What is Hydrohalogenation (2)

Hydrohalogenation is a type of electrophilic addition reaction that occurs in unsaturated compounds like alkene and alkyne. A hydrogen halide (HX), such as hydrogen chloride (HCl) or hydrogen bromide (HBr), adds to an alkene, producing the corresponding haloalkanes or alkyl halides. The reaction is carefully carried out in the presence of a non-polar or inert solvent like carbon tetrachloride (CCl4). The pi bonds in alkenes and alkynes are easily susceptible to electrophilic attack.

General Reaction

To understand the fundamental reaction of hydrohalogenation, let us take an alkene R1HC=CH2, which reacts with a hydrogen halide HX (X = Cl, Br, F, I). The reaction yields two alkyl halides – R1HXC-CH3 as the major product and R1H2C-CH2X as the minor product. The reaction is as follows:

R1HC=CH2 + HX → R1HXC-CH3 (major) + R1H2C-CH2X (minor)

Hydrohalogenation of Alkenes (1-3)

Examples

1. Reaction of Ethene (CH2=CH2) with HBr

Ethene is a symmetrical alkene containing two carbon atoms. It reacts with HBr in the presence of CCl4, producing bromoethane or ethyl bromide (CH3CH2Br).

CH2=CH2 + HBr → CH3CH2Br

2. Reaction of Propene (CH3CH=CH2) with HCl

Propene is an unsaturated alkene consisting of a three-carbon chain with two carbon atoms on either side of the double bond. When it reacts with hydrogen chloride, propene produces 2-chloropropane or 2-propyl chloride (CH3CHClCH3) as the major product and 1-chloropropane (CH3CH2CH2Cl) as the minor product.

CH3CH=CH2 + HCl → CH3CHClCH3 (major product, more stable)

+

CH3CH2CH2Cl (minor product, less stable)

Here, CH3CHClCH3 and CH3CH2CH2Cl are constitutional isomers of each other.

Mechanism

The fundamental mechanism of hydrohalogenation of alkenes is as follows:

  • First, the nucleophilic pi bond of the alkene breaks down as it tries to grab the electrophilic H+ from HX.
  • Then, Markovnikov’s rule is applied. H+ adds to the less substituted carbon atom. The more substituted carbon is now deficient in electrons, thus turning into a carbocation.
  • Finally, the halide ion (X) present in the solution attacks the carbocation forming a haloalkane or alkyl halide.

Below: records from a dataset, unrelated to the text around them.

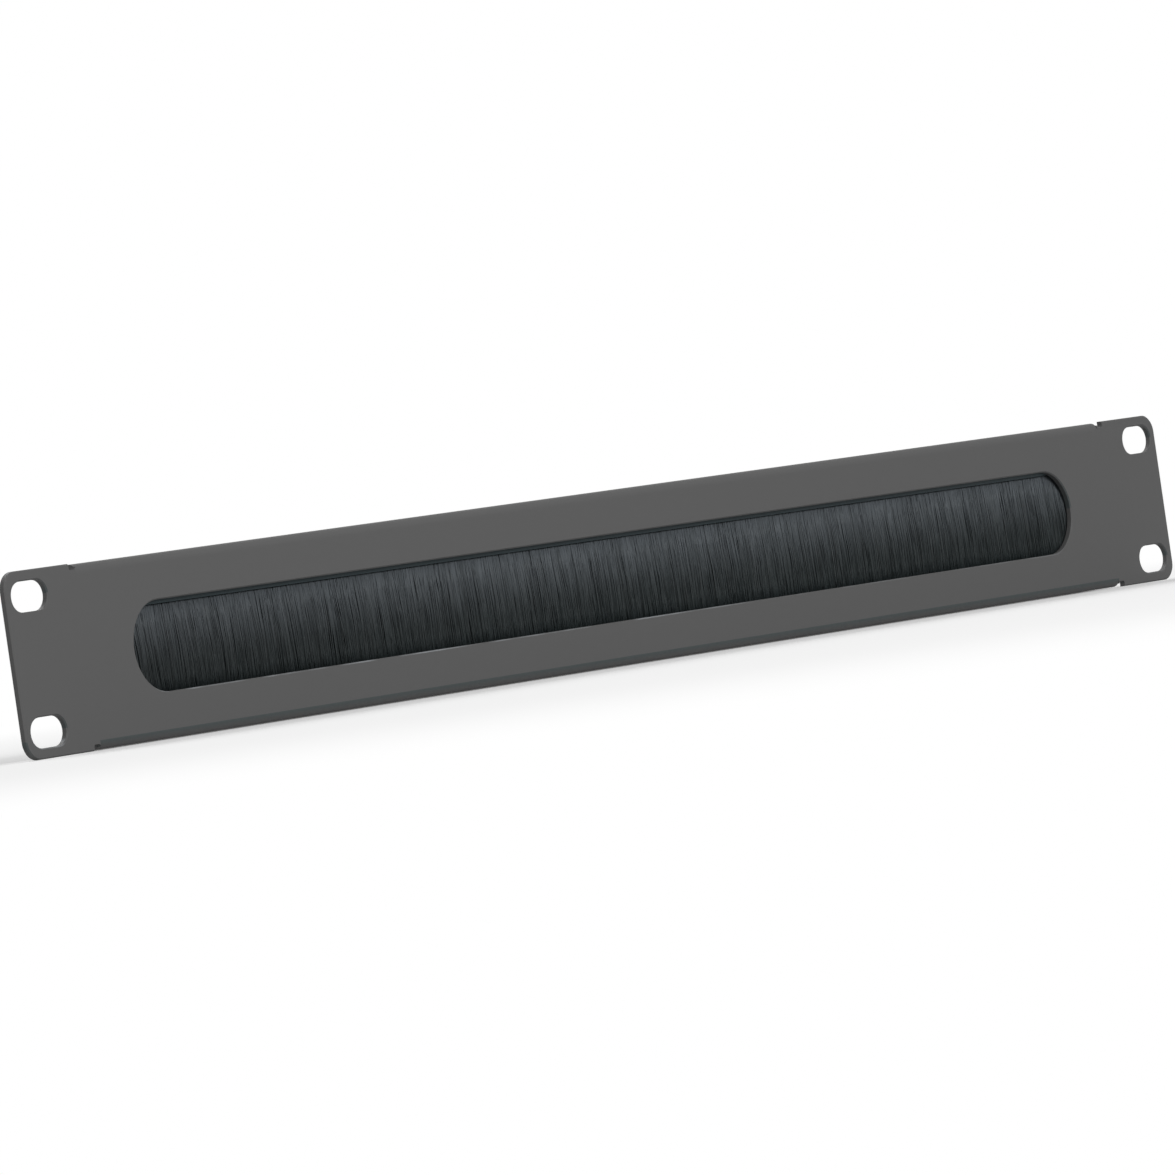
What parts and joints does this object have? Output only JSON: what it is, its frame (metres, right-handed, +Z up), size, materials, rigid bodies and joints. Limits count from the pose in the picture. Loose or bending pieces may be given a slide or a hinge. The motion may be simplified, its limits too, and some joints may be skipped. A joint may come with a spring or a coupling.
{
  "type": "rack cable entry panel",
  "caption": "Low, wide rack front panel with folded long edges, slotted fixing ears and a long round-ended opening closed by a hanging brush that lets cables through.",
  "frame": {"origin": "centre of the mounting-slot pattern, on the ears' rear face, the plane that meets the rack's rails", "axes": "+X along the panel's length (to the right as seen from the front), +Y to the rear, into the rack, +Z up"},
  "size_m": [0.4826, 0.013, 0.044],
  "materials": {
    "panel_coating": "fine-textured dark grey powder coating",
    "channel_black": "satin black coated steel",
    "bristle_nylon": "dark grey nylon bristles",
    "rail_aluminium": "extruded, clear anodised, satin",
    "wire_steel": "drawn bright wire",
    "zinc_steel": "bright zinc plated"
  },
  "bodies": {
    "root": {"face_panel": "panel_coating", "brush_channel": "channel_black", "core_wire": "wire_steel", "bristle_curtain": "bristle_nylon", "clamp_rail": "rail_aluminium", "weld_stud_1": "zinc_steel", "weld_stud_2": "zinc_steel", "weld_stud_3": "zinc_steel", "weld_stud_4": "zinc_steel", "weld_stud_5": "zinc_steel", "washer_1": "zinc_steel", "washer_2": "zinc_steel", "washer_3": "zinc_steel", "washer_4": "zinc_steel", "washer_5": "zinc_steel", "nut_1": "zinc_steel", "nut_2": "zinc_steel", "nut_3": "zinc_steel", "nut_4": "zinc_steel", "nut_5": "zinc_steel"}
  },
  "joints": []
}
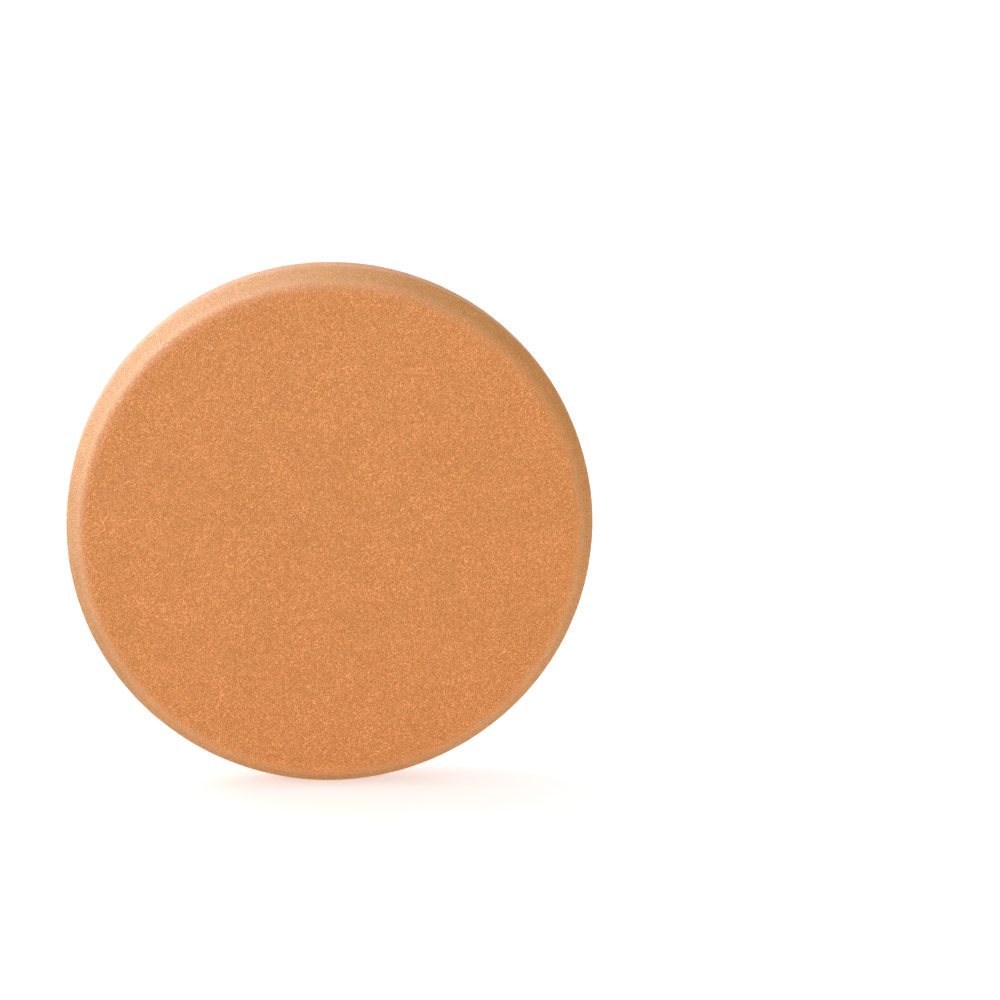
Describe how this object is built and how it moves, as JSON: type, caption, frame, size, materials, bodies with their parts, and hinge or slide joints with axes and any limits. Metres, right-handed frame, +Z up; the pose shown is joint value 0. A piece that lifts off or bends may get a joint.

To understand the mechanism of hydrohalogenation of alkenes in-depth, let us go through each step in detail:

Step 1: Use an Inert Solvent

An inert or non-polar solvent, such as dichloromethane (CH2Cl2) and carbon tetrachloride (CCl4), dissolves the reactants and reagents. However, it does not interfere in the reaction process. If any non-inert or polar solvent is used for the reaction, the result will be completely different. For instance, if carried out in water, the final product will be alcohol. On the other hand, if carried out in an alcoholic medium, the product will be ether.

Step 2: Understand the Nature of the Molecules

Now, try to understand the nature of the reacting molecules. Here, the reactants are an alkene and a hydrogen halide (HX). HX molecules are highly polar since halogens like Cl, Br, I, and F are highly electronegative. Due to this, the halogen becomes partially negative (δ). It pulls the electrons away from hydrogen, making it partially positive (δ+). So, hydrogen halide provides both an electrophile (H+) and a nucleophile (X).

[Note – HF seldom shows this reaction due to fluorine’s high electronegativity and poor reactivity.]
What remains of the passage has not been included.